In the life of Saint Mary of Egypt, we are given a small glimpse of what it looks like to draw near to “God’s time.” When the world looked at Mary the Egyptian, they saw a harlot, a prostitute, a grifter and a lowlife. Yet when God looked at her, he saw deep in the heart of Mary potential to become the greatest of saints. Mary was not the harlot to God, she was the great repentant who, despite all her former voluntary sin, attained a heart of virginity so pure that she was transfigured into a holy mother of virtue and miracles.
This is the message given to us today. That God’s mercy turns harlots into saints, his forgiveness grants prostitutes hearts of virginity, and that the Mother of God chooses the likes of Saint Mary of Egypt—the likes of those who hide from glory, fame, pride, exaltation. Those who are lowly, those who are cast away by the world, those are the ones chosen to be taught and nurtured by the Theotokos, as she did Christ, to prepare us for the judgement day when we shall meet God.

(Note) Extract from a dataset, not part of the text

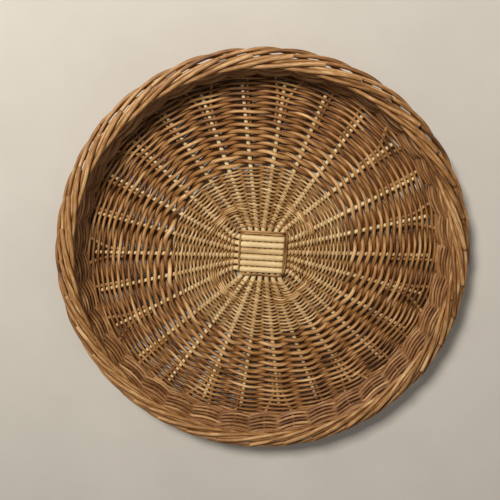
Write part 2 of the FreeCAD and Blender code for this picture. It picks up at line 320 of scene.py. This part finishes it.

So, when we leave the doors of the Church, let us not be built up by the pride of our fasting or discouraged in our struggle to maintain it. Let us return into the world seeking repentance and a newness of life. Let us seek the virginity and innocence of the spiritual life in Christ. Let us look upon each other and even strangers, or those who we rank as our enemies, as saints being formed in the fire of struggle, who will one day intercede for us and help us reach the kingdom of God. Let us hide from the passions as Saint Mary hid from the world. Grab onto the coat tails of Saint Mary of Egypt, and let us all together reach the great humility and repentance that allows us to resist pride and embrace tears of repentance.